Money isn't the only factor driving interest. Honors students typically benefit from the same sort of special attention and rigorous academics as their counterparts at elite schools, but with such large-university attractions at hand as competitive sports teams, hundreds of student organizations, and a greater range of course offerings and majors. That alone can be a game-changer for applicants who haven't decided what to major in.
Lower-division honors courses at Middle Tennessee State University, for example, are limited to 20 students, and upper-level classes max out at 15. Three advisers help the honors college's 750 students arrange internships. Honors students at the University of Pittsburgh read and discuss more material and do more writing than students in standard courses. Mississippi emphasizes discussion in small seminars taught by the most experienced professors.
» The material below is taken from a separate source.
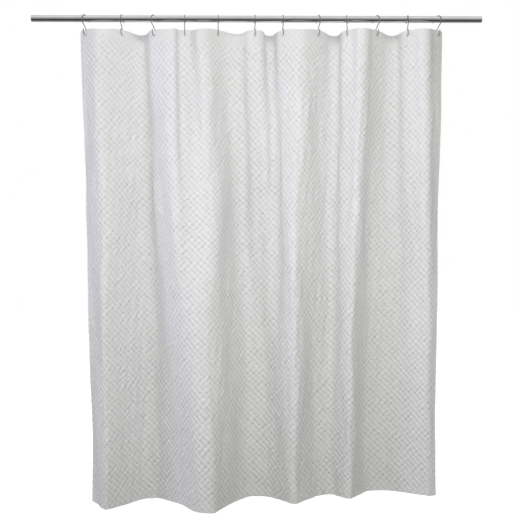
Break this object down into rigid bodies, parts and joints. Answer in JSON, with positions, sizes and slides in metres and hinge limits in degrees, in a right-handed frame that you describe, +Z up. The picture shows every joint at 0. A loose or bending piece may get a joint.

The VIP treatment typically extends beyond academics. USC plans group outings to the opera, theater and zoo. Barrett, the honors college at Arizona State University, offers an exclusive dining program that features local organic and sustainable foods. Hutton organizes special meet-and-greets with speakers coming through campus.
The extent to which students are required to participate in honors course work and other activities, curricular and otherwise, ranges widely. At Hutton, students who wish to graduate with a general honors notation are required to take at least 21 credits of honors courses, in which they must maintain a 3.4 GPA, and they must have an overall 3.4 at graduation.
South Carolina expects all freshmen to live in an honors residence hall. Students earn at least 45 honors credits, complete two "beyond the classroom" requirements such as undergraduate research or study abroad, and wrap up with a senior thesis project. Many honors programs encourage community service, and some, including Florida International University, require it.
Some educators argue that the exclusivity of honors colleges is unfair.
"The idea of giving special opportunities to some preselected group of students is not the way we do things," says Edward Stricker, dean of the University Honors College at the University of Pittsburgh. Pitt invites all undergraduate students to participate in honors classes, assuming they've taken any prerequisites and have a 3.25 GPA, as well as its intensive Brackenridge undergraduate research program, in which fellows conduct an independent research project under the guidance of a faculty mentor and present their findings at weekly seminars.
The honors experience isn't for everyone. While one of the best predictors of success is high school GPA, the kind of students who succeed in these programs are looking for an extra challenge and have a "fire-in-the-belly excitement" about knowledge, says Hallie Savage, executive director of the National Collegiate Honors Council, an association of honors programs and colleges.
Brackemyre, for one, says she now feels she will graduate with opportunities every bit as impressive as students who graduate from elite schools. She has her sights set on getting into a top law school next year, following in the footsteps of her brother, a Hutton alumnus who is now at Harvard Law School.